Find and return each line containing "parts".

§ **ENTRIES SUPPLIED**:
::::

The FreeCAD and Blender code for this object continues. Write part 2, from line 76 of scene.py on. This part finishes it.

::::

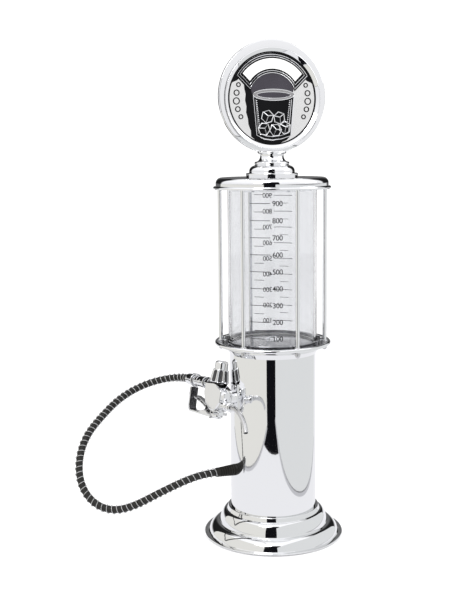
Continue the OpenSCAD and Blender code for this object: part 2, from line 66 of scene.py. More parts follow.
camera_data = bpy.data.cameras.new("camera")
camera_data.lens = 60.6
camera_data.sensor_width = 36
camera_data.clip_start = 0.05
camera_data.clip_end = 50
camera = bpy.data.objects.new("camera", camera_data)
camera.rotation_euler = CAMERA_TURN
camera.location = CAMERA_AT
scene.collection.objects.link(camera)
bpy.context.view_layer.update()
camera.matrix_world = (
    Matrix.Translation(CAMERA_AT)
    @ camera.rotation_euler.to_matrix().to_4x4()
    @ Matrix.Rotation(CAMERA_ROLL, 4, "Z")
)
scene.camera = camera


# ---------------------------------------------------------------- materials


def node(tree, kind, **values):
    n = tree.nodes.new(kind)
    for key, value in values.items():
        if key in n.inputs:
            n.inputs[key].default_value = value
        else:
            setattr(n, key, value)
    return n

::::

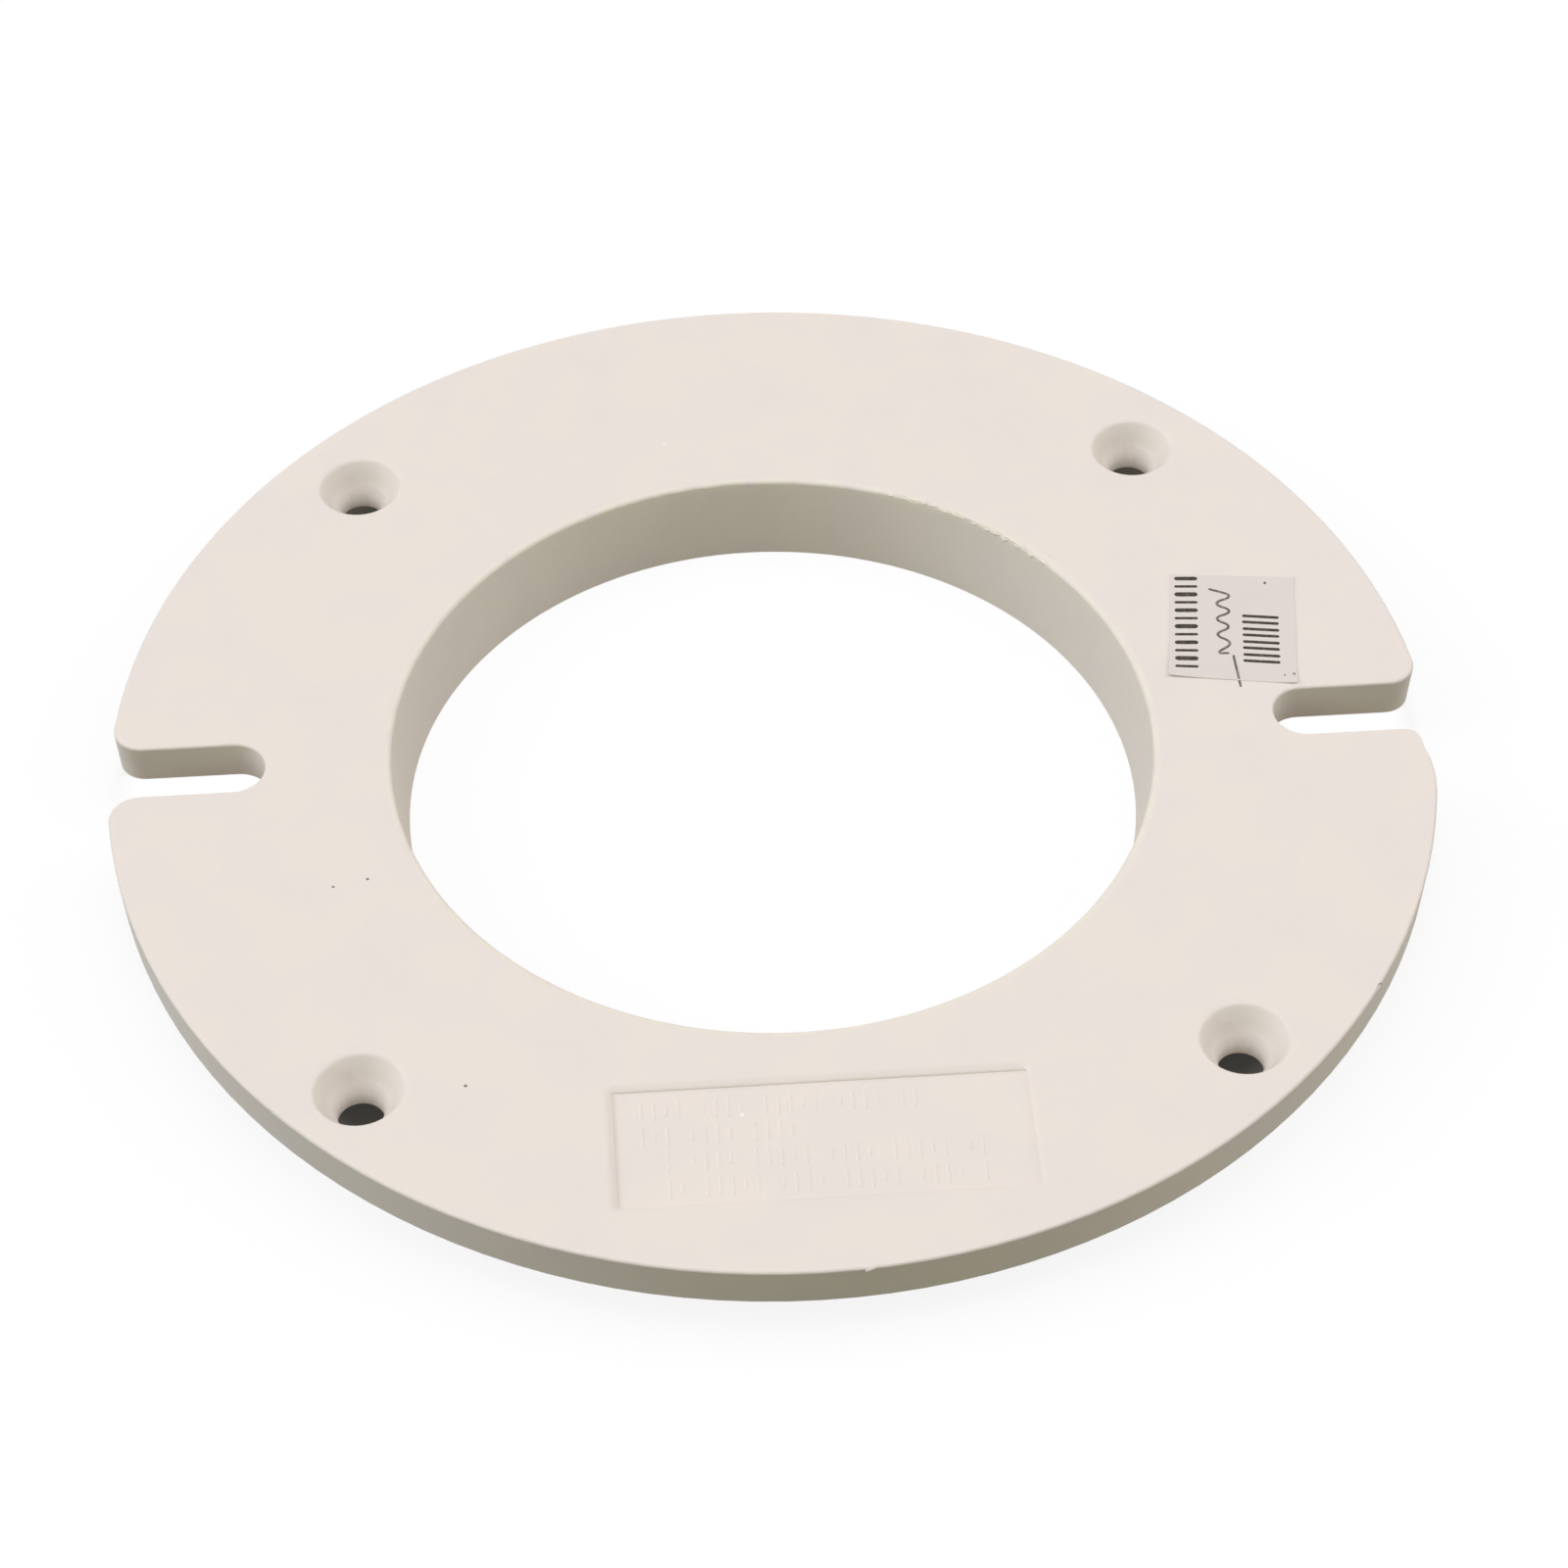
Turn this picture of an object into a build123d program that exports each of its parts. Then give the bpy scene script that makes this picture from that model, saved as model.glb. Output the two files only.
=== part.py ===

::::

§ **ANSWER IN FULL**:
Continue the OpenSCAD and Blender code for this object: part 2, from line 66 of scene.py. More parts follow.
Turn this picture of an object into a build123d program that exports each of its parts. Then give the bpy scene script that makes this picture from that model, saved as model.glb. Output the two files only.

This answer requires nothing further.